▸ WRITTEN TASK:
All material below is to be reproduced exactly.
-.-.-
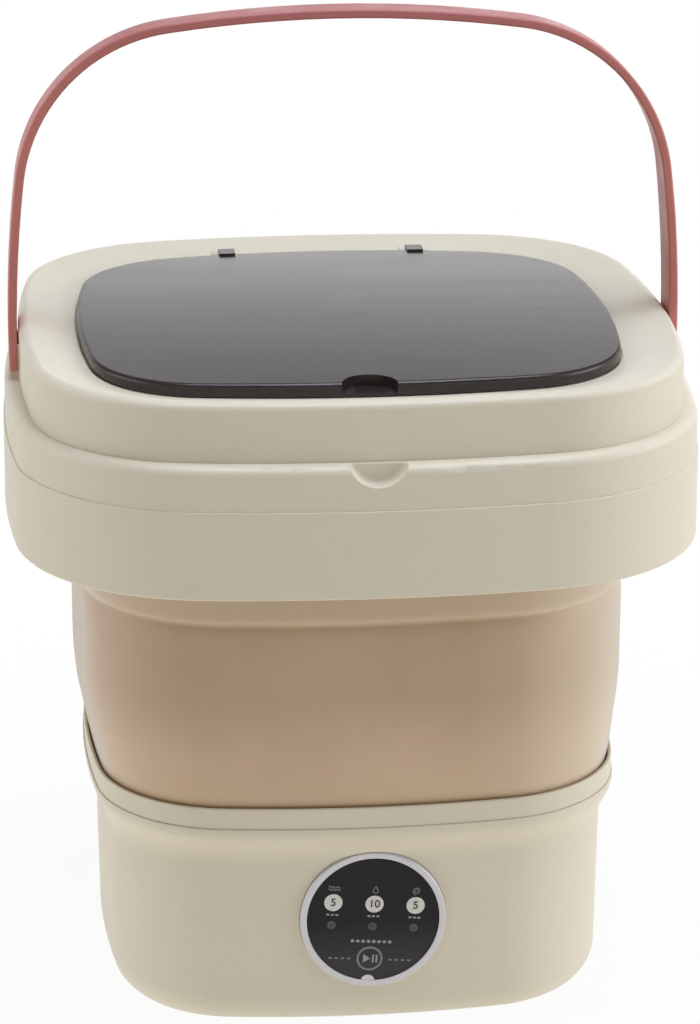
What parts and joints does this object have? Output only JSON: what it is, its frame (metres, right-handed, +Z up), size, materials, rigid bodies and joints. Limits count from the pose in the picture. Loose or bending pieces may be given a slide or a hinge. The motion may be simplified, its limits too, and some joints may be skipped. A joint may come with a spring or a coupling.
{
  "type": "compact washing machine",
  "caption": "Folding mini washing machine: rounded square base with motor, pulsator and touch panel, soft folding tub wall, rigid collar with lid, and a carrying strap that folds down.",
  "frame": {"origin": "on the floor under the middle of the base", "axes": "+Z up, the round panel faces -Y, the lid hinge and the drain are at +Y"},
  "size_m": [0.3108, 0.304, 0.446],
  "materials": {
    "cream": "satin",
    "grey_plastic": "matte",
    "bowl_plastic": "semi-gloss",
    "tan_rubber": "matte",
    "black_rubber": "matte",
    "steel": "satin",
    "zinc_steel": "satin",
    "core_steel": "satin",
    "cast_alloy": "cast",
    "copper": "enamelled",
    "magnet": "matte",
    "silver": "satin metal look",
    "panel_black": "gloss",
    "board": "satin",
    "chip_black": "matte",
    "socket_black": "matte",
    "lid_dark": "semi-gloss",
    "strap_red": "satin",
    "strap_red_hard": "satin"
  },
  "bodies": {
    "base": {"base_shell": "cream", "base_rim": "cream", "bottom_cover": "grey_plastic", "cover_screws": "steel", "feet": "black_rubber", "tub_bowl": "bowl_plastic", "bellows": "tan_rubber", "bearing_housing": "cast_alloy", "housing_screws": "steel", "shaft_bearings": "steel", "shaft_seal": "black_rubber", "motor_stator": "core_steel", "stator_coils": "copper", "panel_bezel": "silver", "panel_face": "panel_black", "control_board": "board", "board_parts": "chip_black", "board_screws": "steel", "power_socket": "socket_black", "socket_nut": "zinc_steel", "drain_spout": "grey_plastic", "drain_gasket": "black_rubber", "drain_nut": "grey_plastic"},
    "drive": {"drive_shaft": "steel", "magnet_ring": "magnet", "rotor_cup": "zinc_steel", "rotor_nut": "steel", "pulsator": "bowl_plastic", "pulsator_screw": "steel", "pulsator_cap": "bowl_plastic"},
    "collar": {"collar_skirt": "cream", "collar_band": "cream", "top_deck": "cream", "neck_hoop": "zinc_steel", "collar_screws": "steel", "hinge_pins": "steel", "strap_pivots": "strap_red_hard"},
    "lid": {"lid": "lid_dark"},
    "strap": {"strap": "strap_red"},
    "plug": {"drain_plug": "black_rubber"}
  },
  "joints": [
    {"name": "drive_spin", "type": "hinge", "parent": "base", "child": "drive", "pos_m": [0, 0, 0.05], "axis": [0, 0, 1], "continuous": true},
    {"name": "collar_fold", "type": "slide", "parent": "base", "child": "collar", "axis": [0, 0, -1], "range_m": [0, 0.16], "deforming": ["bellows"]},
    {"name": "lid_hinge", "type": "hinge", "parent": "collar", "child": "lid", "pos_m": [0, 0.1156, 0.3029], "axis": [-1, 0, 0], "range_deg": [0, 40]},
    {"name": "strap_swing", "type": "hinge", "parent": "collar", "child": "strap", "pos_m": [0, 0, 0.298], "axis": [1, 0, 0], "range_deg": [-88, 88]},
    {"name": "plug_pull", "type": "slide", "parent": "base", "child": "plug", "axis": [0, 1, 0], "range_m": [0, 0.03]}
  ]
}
-.-.-
▸ RIGHT ANSWER:
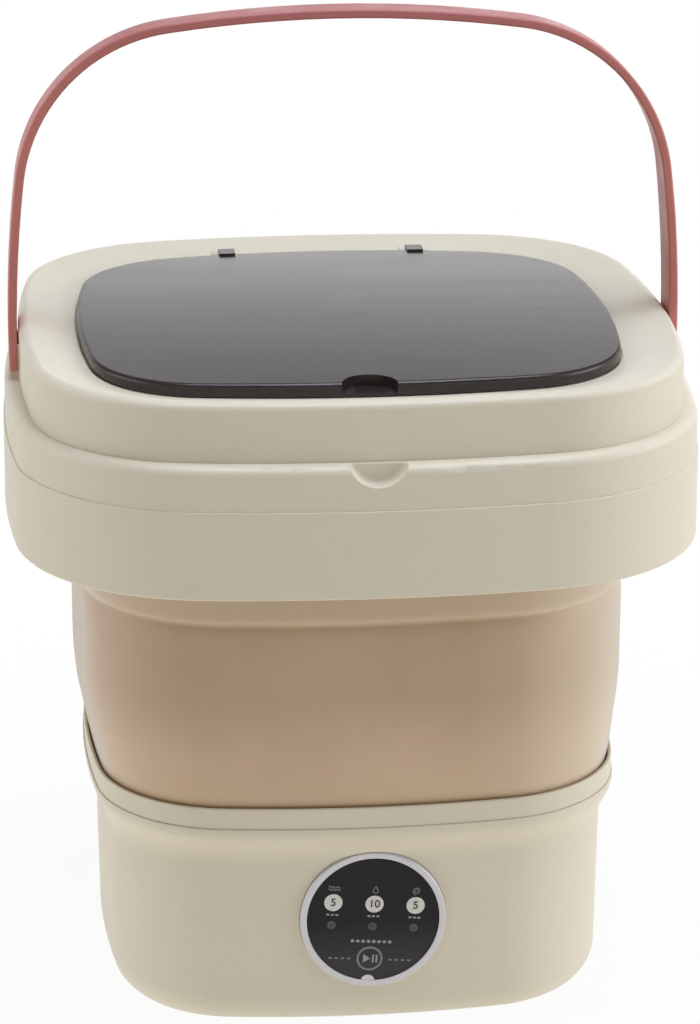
What parts and joints does this object have? Output only JSON: what it is, its frame (metres, right-handed, +Z up), size, materials, rigid bodies and joints. Limits count from the pose in the picture. Loose or bending pieces may be given a slide or a hinge. The motion may be simplified, its limits too, and some joints may be skipped. A joint may come with a spring or a coupling.
{
  "type": "compact washing machine",
  "caption": "Folding mini washing machine: rounded square base with motor, pulsator and touch panel, soft folding tub wall, rigid collar with lid, and a carrying strap that folds down.",
  "frame": {"origin": "on the floor under the middle of the base", "axes": "+Z up, the round panel faces -Y, the lid hinge and the drain are at +Y"},
  "size_m": [0.3108, 0.304, 0.446],
  "materials": {
    "cream": "satin",
    "grey_plastic": "matte",
    "bowl_plastic": "semi-gloss",
    "tan_rubber": "matte",
    "black_rubber": "matte",
    "steel": "satin",
    "zinc_steel": "satin",
    "core_steel": "satin",
    "cast_alloy": "cast",
    "copper": "enamelled",
    "magnet": "matte",
    "silver": "satin metal look",
    "panel_black": "gloss",
    "board": "satin",
    "chip_black": "matte",
    "socket_black": "matte",
    "lid_dark": "semi-gloss",
    "strap_red": "satin",
    "strap_red_hard": "satin"
  },
  "bodies": {
    "base": {"base_shell": "cream", "base_rim": "cream", "bottom_cover": "grey_plastic", "cover_screws": "steel", "feet": "black_rubber", "tub_bowl": "bowl_plastic", "bellows": "tan_rubber", "bearing_housing": "cast_alloy", "housing_screws": "steel", "shaft_bearings": "steel", "shaft_seal": "black_rubber", "motor_stator": "core_steel", "stator_coils": "copper", "panel_bezel": "silver", "panel_face": "panel_black", "control_board": "board", "board_parts": "chip_black", "board_screws": "steel", "power_socket": "socket_black", "socket_nut": "zinc_steel", "drain_spout": "grey_plastic", "drain_gasket": "black_rubber", "drain_nut": "grey_plastic"},
    "drive": {"drive_shaft": "steel", "magnet_ring": "magnet", "rotor_cup": "zinc_steel", "rotor_nut": "steel", "pulsator": "bowl_plastic", "pulsator_screw": "steel", "pulsator_cap": "bowl_plastic"},
    "collar": {"collar_skirt": "cream", "collar_band": "cream", "top_deck": "cream", "neck_hoop": "zinc_steel", "collar_screws": "steel", "hinge_pins": "steel", "strap_pivots": "strap_red_hard"},
    "lid": {"lid": "lid_dark"},
    "strap": {"strap": "strap_red"},
    "plug": {"drain_plug": "black_rubber"}
  },
  "joints": [
    {"name": "drive_spin", "type": "hinge", "parent": "base", "child": "drive", "pos_m": [0, 0, 0.05], "axis": [0, 0, 1], "continuous": true},
    {"name": "collar_fold", "type": "slide", "parent": "base", "child": "collar", "axis": [0, 0, -1], "range_m": [0, 0.16], "deforming": ["bellows"]},
    {"name": "lid_hinge", "type": "hinge", "parent": "collar", "child": "lid", "pos_m": [0, 0.1156, 0.3029], "axis": [-1, 0, 0], "range_deg": [0, 40]},
    {"name": "strap_swing", "type": "hinge", "parent": "collar", "child": "strap", "pos_m": [0, 0, 0.298], "axis": [1, 0, 0], "range_deg": [-88, 88]},
    {"name": "plug_pull", "type": "slide", "parent": "base", "child": "plug", "axis": [0, 1, 0], "range_m": [0, 0.03]}
  ]
}